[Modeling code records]
#####

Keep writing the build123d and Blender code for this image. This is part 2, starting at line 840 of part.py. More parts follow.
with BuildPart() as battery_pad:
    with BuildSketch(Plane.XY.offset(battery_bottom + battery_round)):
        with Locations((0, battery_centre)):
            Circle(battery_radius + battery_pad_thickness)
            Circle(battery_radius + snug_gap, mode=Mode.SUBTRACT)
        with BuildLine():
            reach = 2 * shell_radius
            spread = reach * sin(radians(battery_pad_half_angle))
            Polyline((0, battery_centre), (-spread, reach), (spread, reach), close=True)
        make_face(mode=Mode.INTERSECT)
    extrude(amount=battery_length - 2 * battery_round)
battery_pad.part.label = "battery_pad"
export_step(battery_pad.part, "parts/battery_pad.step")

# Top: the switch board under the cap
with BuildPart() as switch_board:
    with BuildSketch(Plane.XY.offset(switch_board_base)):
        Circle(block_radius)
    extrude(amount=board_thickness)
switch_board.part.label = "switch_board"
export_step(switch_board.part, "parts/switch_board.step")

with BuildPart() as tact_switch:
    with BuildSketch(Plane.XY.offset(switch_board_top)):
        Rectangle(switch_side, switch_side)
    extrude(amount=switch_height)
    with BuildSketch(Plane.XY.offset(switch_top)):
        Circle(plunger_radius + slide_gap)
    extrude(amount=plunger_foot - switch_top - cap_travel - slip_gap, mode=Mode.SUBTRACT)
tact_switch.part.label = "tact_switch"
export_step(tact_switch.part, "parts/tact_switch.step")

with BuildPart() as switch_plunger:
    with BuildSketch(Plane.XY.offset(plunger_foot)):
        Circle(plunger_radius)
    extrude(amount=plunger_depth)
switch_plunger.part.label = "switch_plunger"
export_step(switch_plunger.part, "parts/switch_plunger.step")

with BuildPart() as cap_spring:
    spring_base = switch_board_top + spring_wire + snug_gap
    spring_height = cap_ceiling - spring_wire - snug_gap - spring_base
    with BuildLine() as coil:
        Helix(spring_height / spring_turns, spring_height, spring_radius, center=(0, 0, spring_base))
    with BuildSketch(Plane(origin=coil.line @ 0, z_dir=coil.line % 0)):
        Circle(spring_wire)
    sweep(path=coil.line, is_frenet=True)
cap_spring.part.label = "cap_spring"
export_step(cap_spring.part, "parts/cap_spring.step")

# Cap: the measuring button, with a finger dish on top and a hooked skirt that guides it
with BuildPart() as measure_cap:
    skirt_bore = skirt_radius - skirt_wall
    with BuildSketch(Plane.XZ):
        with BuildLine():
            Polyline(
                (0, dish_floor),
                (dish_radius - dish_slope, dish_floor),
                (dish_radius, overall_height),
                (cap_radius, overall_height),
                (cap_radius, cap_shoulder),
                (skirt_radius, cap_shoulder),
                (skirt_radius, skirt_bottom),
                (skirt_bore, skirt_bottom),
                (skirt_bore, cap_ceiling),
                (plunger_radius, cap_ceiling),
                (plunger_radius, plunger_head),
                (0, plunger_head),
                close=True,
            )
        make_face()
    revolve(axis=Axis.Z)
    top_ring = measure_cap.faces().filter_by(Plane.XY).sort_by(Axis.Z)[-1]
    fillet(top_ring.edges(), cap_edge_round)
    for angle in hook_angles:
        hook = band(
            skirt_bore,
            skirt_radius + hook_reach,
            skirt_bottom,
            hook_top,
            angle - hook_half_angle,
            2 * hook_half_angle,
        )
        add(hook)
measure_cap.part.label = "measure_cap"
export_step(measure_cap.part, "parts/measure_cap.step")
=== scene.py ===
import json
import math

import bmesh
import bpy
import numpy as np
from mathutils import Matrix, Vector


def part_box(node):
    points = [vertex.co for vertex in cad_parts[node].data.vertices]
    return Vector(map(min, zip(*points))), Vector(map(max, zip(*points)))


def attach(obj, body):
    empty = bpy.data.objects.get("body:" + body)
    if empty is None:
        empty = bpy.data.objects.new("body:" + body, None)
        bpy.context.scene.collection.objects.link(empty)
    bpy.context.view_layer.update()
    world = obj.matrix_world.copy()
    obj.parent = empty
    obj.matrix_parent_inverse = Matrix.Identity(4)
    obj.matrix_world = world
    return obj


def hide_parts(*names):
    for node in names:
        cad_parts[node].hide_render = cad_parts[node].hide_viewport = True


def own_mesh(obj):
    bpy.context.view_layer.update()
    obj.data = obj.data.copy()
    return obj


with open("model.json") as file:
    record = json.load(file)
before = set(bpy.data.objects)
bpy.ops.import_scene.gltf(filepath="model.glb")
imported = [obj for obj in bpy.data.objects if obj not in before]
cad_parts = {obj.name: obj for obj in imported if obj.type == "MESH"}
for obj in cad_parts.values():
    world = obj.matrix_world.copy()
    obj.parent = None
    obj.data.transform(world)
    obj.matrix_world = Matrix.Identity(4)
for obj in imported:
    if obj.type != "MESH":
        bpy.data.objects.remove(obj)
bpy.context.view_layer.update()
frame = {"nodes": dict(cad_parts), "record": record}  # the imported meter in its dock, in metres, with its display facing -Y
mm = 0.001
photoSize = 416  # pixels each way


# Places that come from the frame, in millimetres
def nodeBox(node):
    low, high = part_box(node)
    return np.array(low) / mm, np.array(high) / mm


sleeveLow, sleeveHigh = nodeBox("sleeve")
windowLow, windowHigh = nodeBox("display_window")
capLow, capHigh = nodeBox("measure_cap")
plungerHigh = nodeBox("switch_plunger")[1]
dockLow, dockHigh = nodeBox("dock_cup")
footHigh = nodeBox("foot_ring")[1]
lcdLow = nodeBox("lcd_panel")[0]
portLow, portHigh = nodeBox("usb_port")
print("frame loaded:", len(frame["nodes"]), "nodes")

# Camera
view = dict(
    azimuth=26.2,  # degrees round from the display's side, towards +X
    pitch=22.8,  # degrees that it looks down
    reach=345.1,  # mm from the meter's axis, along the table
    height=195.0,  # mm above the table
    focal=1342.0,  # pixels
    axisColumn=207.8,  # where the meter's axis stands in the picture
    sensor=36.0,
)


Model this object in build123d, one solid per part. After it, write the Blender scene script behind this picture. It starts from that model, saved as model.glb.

#####

**DIRECTIONS FOR THIS TASK**. Using the entries above, return exactly the lines from the line with "revolve(axis=Axis.Z)" to the line with "obj.data = obj.data.copy()", counting both of those lines.

**TASK RESPONSE**.
    revolve(axis=Axis.Z)
    top_ring = measure_cap.faces().filter_by(Plane.XY).sort_by(Axis.Z)[-1]
    fillet(top_ring.edges(), cap_edge_round)
    for angle in hook_angles:
        hook = band(
            skirt_bore,
            skirt_radius + hook_reach,
            skirt_bottom,
            hook_top,
            angle - hook_half_angle,
            2 * hook_half_angle,
        )
        add(hook)
measure_cap.part.label = "measure_cap"
export_step(measure_cap.part, "parts/measure_cap.step")
=== scene.py ===
import json
import math

import bmesh
import bpy
import numpy as np
from mathutils import Matrix, Vector


def part_box(node):
    points = [vertex.co for vertex in cad_parts[node].data.vertices]
    return Vector(map(min, zip(*points))), Vector(map(max, zip(*points)))


def attach(obj, body):
    empty = bpy.data.objects.get("body:" + body)
    if empty is None:
        empty = bpy.data.objects.new("body:" + body, None)
        bpy.context.scene.collection.objects.link(empty)
    bpy.context.view_layer.update()
    world = obj.matrix_world.copy()
    obj.parent = empty
    obj.matrix_parent_inverse = Matrix.Identity(4)
    obj.matrix_world = world
    return obj


def hide_parts(*names):
    for node in names:
        cad_parts[node].hide_render = cad_parts[node].hide_viewport = True


def own_mesh(obj):
    bpy.context.view_layer.update()
    obj.data = obj.data.copy()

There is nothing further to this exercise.